Raw records

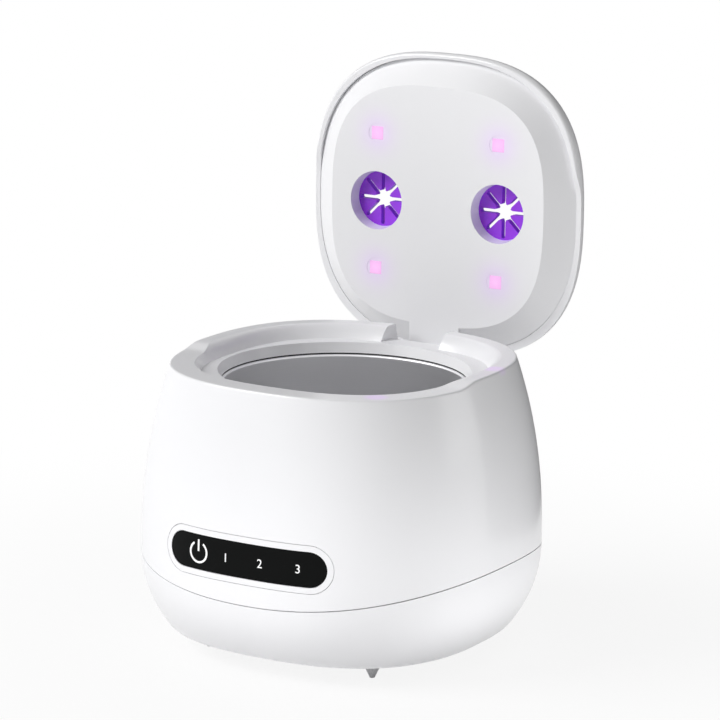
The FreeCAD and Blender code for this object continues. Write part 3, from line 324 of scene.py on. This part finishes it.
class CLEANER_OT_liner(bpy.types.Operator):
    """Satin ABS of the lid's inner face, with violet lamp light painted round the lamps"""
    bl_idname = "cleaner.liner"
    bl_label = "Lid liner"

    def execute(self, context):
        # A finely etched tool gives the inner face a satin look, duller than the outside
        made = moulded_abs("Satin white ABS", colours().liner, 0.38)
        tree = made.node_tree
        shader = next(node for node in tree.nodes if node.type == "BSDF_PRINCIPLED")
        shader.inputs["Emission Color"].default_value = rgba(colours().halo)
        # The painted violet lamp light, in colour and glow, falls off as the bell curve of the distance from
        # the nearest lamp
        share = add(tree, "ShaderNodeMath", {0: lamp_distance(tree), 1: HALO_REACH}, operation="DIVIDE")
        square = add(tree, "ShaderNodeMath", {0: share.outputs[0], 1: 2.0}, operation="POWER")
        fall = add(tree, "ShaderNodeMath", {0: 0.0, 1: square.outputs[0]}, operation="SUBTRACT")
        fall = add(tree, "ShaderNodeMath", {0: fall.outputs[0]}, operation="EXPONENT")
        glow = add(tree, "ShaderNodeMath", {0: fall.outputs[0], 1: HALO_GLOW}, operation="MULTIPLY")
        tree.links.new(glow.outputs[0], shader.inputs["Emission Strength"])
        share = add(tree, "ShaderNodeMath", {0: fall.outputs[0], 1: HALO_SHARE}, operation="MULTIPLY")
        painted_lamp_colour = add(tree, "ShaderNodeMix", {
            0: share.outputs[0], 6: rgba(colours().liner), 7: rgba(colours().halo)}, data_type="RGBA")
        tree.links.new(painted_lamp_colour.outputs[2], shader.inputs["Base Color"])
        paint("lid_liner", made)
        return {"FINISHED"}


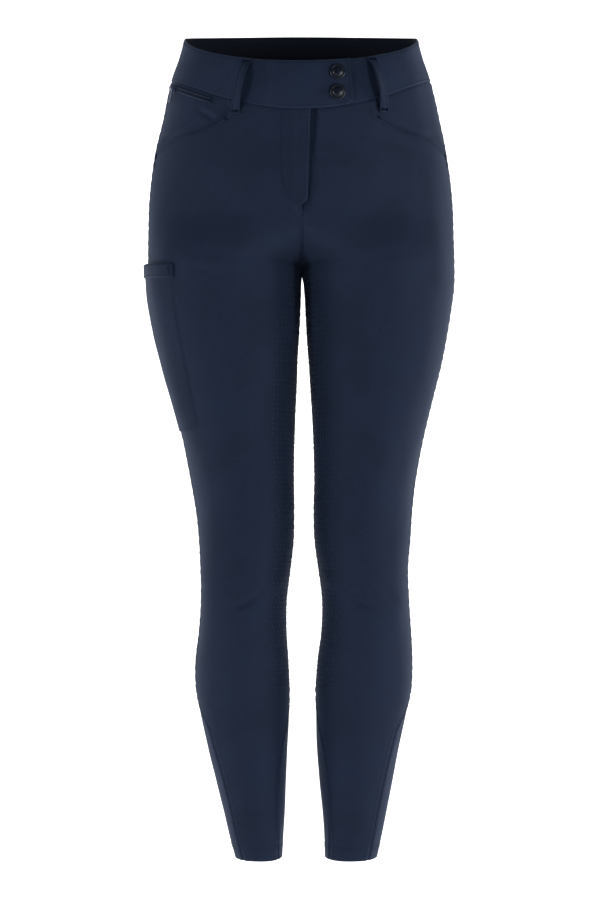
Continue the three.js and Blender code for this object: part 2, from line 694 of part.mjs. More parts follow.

### DIRECTIONS
Pick out and copy every line that contains the word "this".

### OUTPUT OF THE TASK
The FreeCAD and Blender code for this object continues. Write part 3, from line 324 of scene.py on. This part finishes it.
Continue the three.js and Blender code for this object: part 2, from line 694 of part.mjs. More parts follow.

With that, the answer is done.